Astrid Krogh has experimented with cratefuls of these materials;
she has perforated, coloured, woven and combined them. She is particularly interested in the optical experience we can have when light and materials affect each other. Her works change unpre-dictably when you move in front of them, when the daylight strikes them in different ways in the course of the day, when the artificial lighting is switched on, and when she includes artificial light directly as a material.
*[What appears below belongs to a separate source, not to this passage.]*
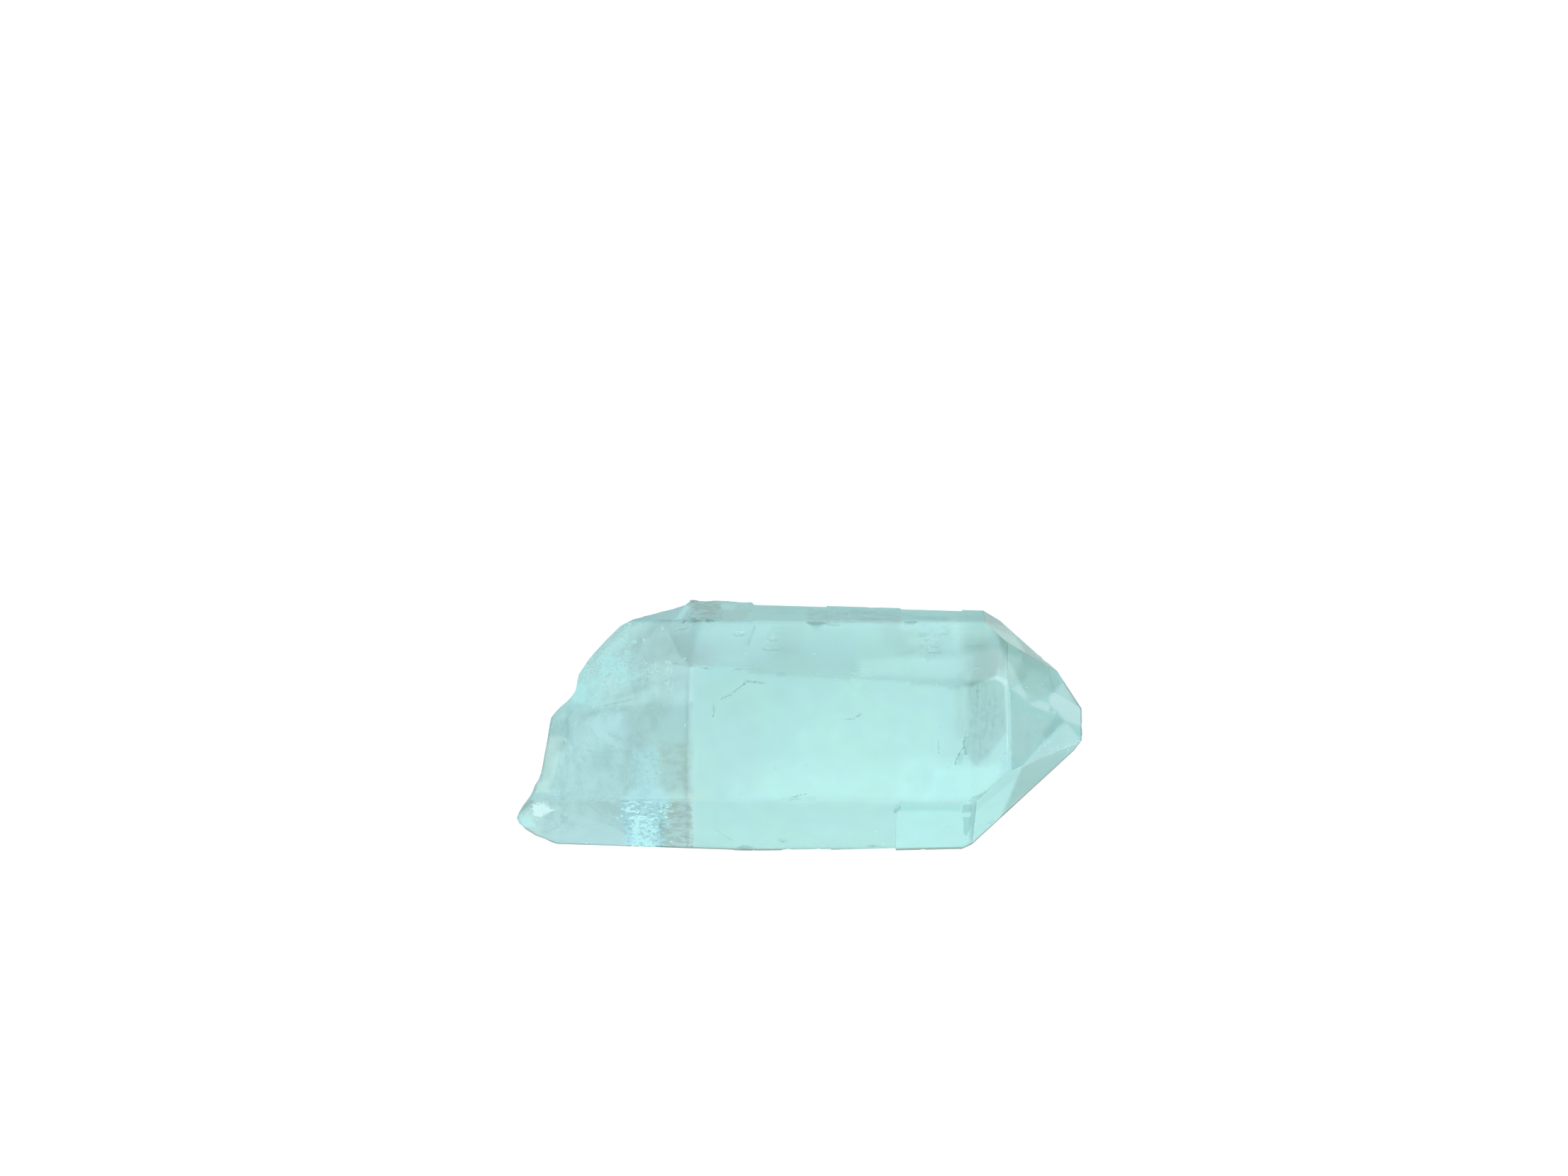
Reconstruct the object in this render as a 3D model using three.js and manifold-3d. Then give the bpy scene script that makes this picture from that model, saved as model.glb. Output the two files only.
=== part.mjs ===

Daylight is extremely unpredictable, so the incorporation of light
in the form of optical fibres and neon tubes stems from a wish to work directly with the light sources. The neon tubes, which become the material in Astrid Krogh’s tapestry for the Danish Parliament, started out in her work as a means of underscoring the qualities
of another material. The inherent patterns in the metal tapestries
in the Danish Rail assembly hall and a metal weave at Mærsk Data are emphasized by vertical fluorescent tubes from the back. In an exhibition at the Museum of Decorative Art in 2002 Astrid Krogh twisted the neon tubes into the “Holbein Tapestry”, the tapestry that prompted the Parliament architects to contact her. In this case the neon tubes become the primary material. They do not underscore a pattern, but are a pattern; precisely the kind of pattern that, in a simple timed computerized combination, can change so that the changeability becomes the point.